From the closed canopy, down through the trunks with their creepers and orchids and ferns, until you get right down, there's this great cathedral, almost, of tree ferns.
But it's not possible for it to be here without the surrounding savannah and the other habitats that all meld together to make one great wilderness consisting of so many components.
The headwaters of the Colo River creates a major habitat.
This little fellow is one of the most badly mutilated animals I've ever seen.
He's just an ordinary long-necked tortoise, but when you look at his back something has broken his shell in half and removed his feet.
He's managed to grow them again, walking on the stumps, weld his shell together again, and he's surviving.
And he's only surviving because he's up here in the headwaters, these top pools arising from a little spring.
He's living on insects and things that live here.
And he's a prime example of this tremendous will to live and expand that every living thing has.
And that sometimes leads to problems because man overrides his will on these natural environments.
And this river, which follows on down to the sea from here, is the last wilderness area near Sydney.
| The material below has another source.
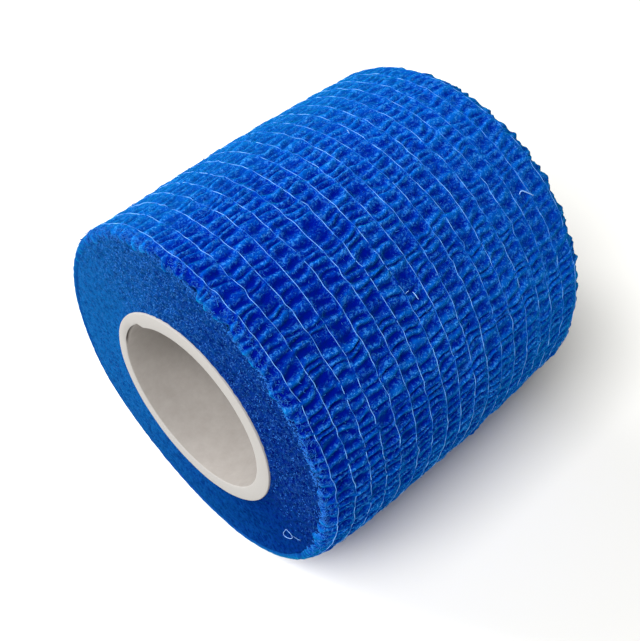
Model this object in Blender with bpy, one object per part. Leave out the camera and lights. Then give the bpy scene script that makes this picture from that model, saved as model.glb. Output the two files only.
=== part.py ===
"""A cohesive bandage: crinkled elastic cloth wound on a round paper core, lying on its curved side.

Metres, +Z up. X runs along the roll's axis, and the origin is at the bottom centre of the roll's box,
on the small flat spot that it rests on.
"""
import math

import bmesh
import bpy

MM = 0.001
TAU = 2.0 * math.pi

# Driving dimensions, in millimetres. Angles are about the roll's axis, from +Y towards +Z.
BANDAGE_WIDTH = 50.0          # between the two cloth faces
ROLL_DIAMETER = 54.0          # over the crests, at the middle of the width
CORE_DIAMETER = 30.4
CORE_WALL = 2.05
CORE_LENGTH = 50.8            # the core stands 0.4 proud of each cloth face
CORE_RIM_BREAK = 0.2          # the small round at the core's cut rims
PIECE_GAP = 0.3               # between the core and the first turn
LAYER = 0.65                  # one turn of the cloth: how far the outer turn rises, and its end's step
TAIL_ANGLE = math.radians(350.0)
TAIL_STEP_WIDTH = 0.35
BARREL_DROP = 0.7             # how much smaller the radius is at the ends of the width
OUT_OF_ROUND = 0.43
OUT_OF_ROUND_ANGLE = math.radians(76.0)
# Each rounded edge: how far it reaches along the width and in from the radius, and how far, and to
# which side, the lip of the last turns has swayed.
SHOULDERS = {
    -1: {"along": 1.7, "in": 1.1, "sway": 0.8, "sway_angle": math.radians(58.0)},
    1: {"along": 2.2, "in": 1.5, "sway": 0.3, "sway_angle": math.radians(180.0)},
}
SWAY_FALL = 8                 # the power of X with which the sway dies away from the edge
EDGE_WANDER = 0.25            # how far the edges of the cloth stray along the axis
WANDER_WAVES = 3              # how often they do so in one turn
FLAT_SPOT_DEPTH = 0.7         # how much of the curve the roll's own weight presses flat

# The elastic threads draw the cloth in along rings, and it stands up in a rib between them.
THREAD_COUNT = 18
THREAD_PITCH = 2.76
FIRST_THREAD_INSET = 1.4      # from the -X face to its nearest thread
RIB_HEIGHT = 0.3

RING_STEPS = 80
SHOULDER_STEPS = 4
CORE_STEPS = 72

CLOTH_BLUE = (0.005, 0.055, 0.42, 1.0)
CORE_CREAM = (0.66, 0.62, 0.56, 1.0)

ROLL_RADIUS = ROLL_DIAMETER / 2.0
CORE_RADIUS = CORE_DIAMETER / 2.0
BORE_RADIUS = CORE_RADIUS - CORE_WALL
HALF_WIDTH = BANDAGE_WIDTH / 2.0
HALF_CORE = CORE_LENGTH / 2.0
BOTTOM = math.radians(270.0)


def clear_scene():
    for old in list(bpy.data.objects):
        bpy.data.objects.remove(old, do_unlink=True)


def make_material(name, colour, roughness):
    material = bpy.data.materials.new(name)
    material.use_nodes = True
    shader = material.node_tree.nodes["Principled BSDF"]
    shader.inputs["Base Color"].default_value = colour
    shader.inputs["Roughness"].default_value = roughness
    shader.inputs["Metallic"].default_value = 0.0
    return material


def wound_radius(angle):
    """Radius over the crests at mid-width. The outer turn rises by one layer on its way to the tail."""
    turn = ((angle - TAIL_ANGLE) % TAU) / TAU
    spiral = LAYER * (turn - 0.5)
    oval = OUT_OF_ROUND * math.cos(2.0 * (angle - OUT_OF_ROUND_ANGLE))
    return ROLL_RADIUS + spiral + oval


AXIS_HEIGHT = wound_radius(BOTTOM) - FLAT_SPOT_DEPTH


def rib_stations():
    """Pairs of X and depth below the crests: a valley at each thread and a crest halfway between."""
    stations = []
    for index in range(THREAD_COUNT):
        thread = -HALF_WIDTH + FIRST_THREAD_INSET + index * THREAD_PITCH
        stations.append((thread, RIB_HEIGHT))
        if index < THREAD_COUNT - 1:
            stations.append((thread + THREAD_PITCH / 2.0, 0.0))
    return stations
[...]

And there's a clash of wills right now as to whether this will remain a wilderness or become part of the pattern of man's daily use.
This vast area is a resource.
It contains so many things which are of value to man - stone, water, timber, coal, other minerals.
It also contains a resource that's essential to the wellbeing of our life - solitude, beauty, the ongoing sense of wonder at natural things and natural landforms.
All of these things are here, miraculously untouched, right alongside the biggest city in Australia.
So we've got a wilderness that's like a treasure chest.
It's got the resource of actual wilderness where people can go, find solitude.
It's a core stronghold of Australian wildlife, Australian heritage.
And it's full of goodies for man to use.
Now, I believe (LAUGHS) but I'm biased.
I guess you know what I believe.
But what do YOU believe? Here's a wilderness.
What do you think ought to be done with it?